Мой дядя, обер-камергер Шувалов, был воплощенная доброта. Его прекрасная благородная фигура изобличала в нем благородную и бескорыстную душу; он жертвовал половину своих доходов в пользу бедных. Его привязанность к императрице доходила до слабости; несмотря на милости, которыми императрица его осыпала, он был всегда очень скромен. Однажды он вошел к государыне в то время, когда она играла на биллиарде с лицами, принадлежавшими к ближайшему ее кругу. Государыня, шутя, сделала ему глубокий, реверанс, он ответил ей тем же; она улыбнулась, придворные захохотали. Такая неожиданная и деланная веселость со стороны ее придворных поразила государыню.
— Господа, — обратилась она к ним, — ведь мы с обер-камергером уж 40 лет, как друзья, и потому мне может быть дозволено шутить с ним.
Все замолчали.
После смерти своей повелительницы мой дядя целый год скорбел о ней[97].
Г. Чертков, прекрасный, добрый, русский человек в полном смысле этого слова, был человек благородный и здравомыслящий.

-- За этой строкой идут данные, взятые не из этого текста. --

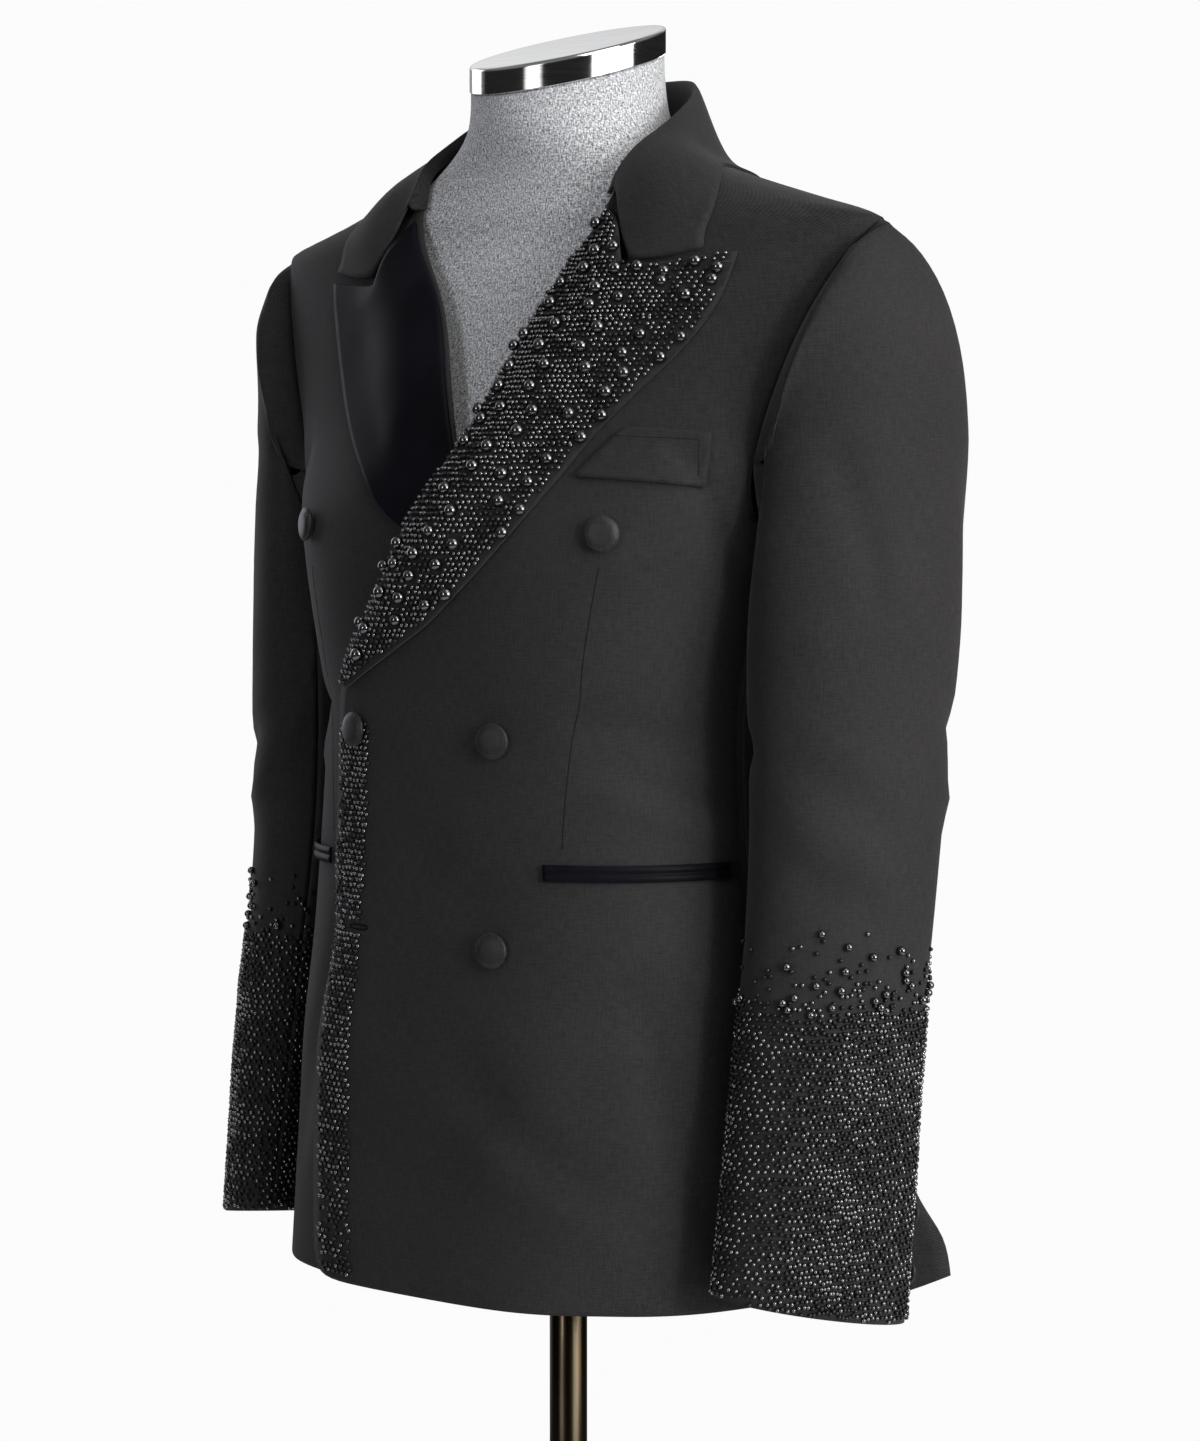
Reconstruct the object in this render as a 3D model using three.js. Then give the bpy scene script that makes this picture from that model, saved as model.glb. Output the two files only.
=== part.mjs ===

Государыню он обожал, он умер через несколько месяцев после ее смерти, не будучи в силах перенести этой потери[98].
Г-жа Протасова, безобразная и черная, как королева островов Таити, постоянно жила при дворе. Она была родственницей князя Орлова[99] и, благодаря его благосклонности, была пристроена ко двору. Когда она достигла более чем зрелого возраста и не составила себе партии, ее величество подарила ей свой портрет и пожаловала в камер-фрейлины. Она принадлежала к интимному кружку государыни не потому, чтобы она была другом императрицы или обладала высокими качествами, а потому, что была бедна и ворчлива. В ней развито было, однако, чувство благодарности. Императрица, сжалившись над ее бедностью, пожелала поддержать ее своим покровительством: она разрешила ей вызвать к себе своих племянниц и заняться их образованием. Она иногда шутила над ее воркотней. Однажды, когда Протасова была в особенно ворчливом настроении, ее величество, заметив это, сказала ей:
— Я уверена, моя королева, — (она так называла ее в шутку), — что вы сегодня утром били свою горничную, и потому вы как будто в дурном расположении духа. Я, встав в 5 часов утра и решив дела в пользу одним и во вред другим, оставила в своем кабинете все дурные впечатления, все свои беспокойства, и прихожу сюда, моя прекрасная королева, с самым лучшим настроением духа.
Двор великого князя Александра состоял из обер-гофмаршала графа Головина, моего мужа, графа Толстого[100], камергера Ададурова[101], князя Хованского[102] и камер-юнкера графа Потоцкого[103].
Двор проводил вечер у принцессы Луизы, которая со времени своего миропомазания и помолвки получила титул великой княжны Елисаветы. Племянницы г-жи Протасовой приходили туда постоянно. Принцесса Фредерика немало способствовала оживлению общества. Она была очень умна и хитра и, несмотря на ее юный возраст, выказывала решительность характера. Увы, ее судьба, хотя и блестящая, подвергла ее многим испытаниям, и корона, возложенная на ее голову, была покрыта шипами[104]. Она уехала в конце пребывания двора в Царском Селе, чтобы вернуться к своей матери. Сцена разлуки двух сестер была очень трогательна. Накануне ее отъезда, идя к великой княжне Елисавете, я встретила императрицу под сводами террасы, выходящую от принцессы Фредерики. Она возвращалась с прощального визита от нее…
На другой день, утром, когда все было готово к отъезду, двор великого князя собрался, мы прошли через сад и прелестный цветник до лужка, где стоял ее экипаж. После раздирающих душу прощаний, великая княжна вскочила в карету к сестре в то время, когда дверцы уже закрывались и, поцеловав ее еще раз, она поспешно вышла, схватила мою руку и побежала со мной до развалины в конце сада; она села под дерево, положила мне голову, предавшись горю. Когда же графиня Шувалова вместе с остальным двором подошли к нам, то великая княжна Елисавета тотчас поднялась, подавила слезы и медленно, с совершенно спокойным видом, пошла по направлению к дому, уже в такие ранние годы умея скрывать свое горе[105]. Эта сила заставляла ошибаться в ее характере всех тех, которые не хотели понять ее или считали ее холодной и бесчувственной; мне говорили об этом, но я всегда отвечала молчанием: бывают в сердце такие святые и дорогие уголки, говорить о которых значит профанировать их, и есть такие низкие и презренные мнения, что они не стоят, того, чтоб их оспаривать.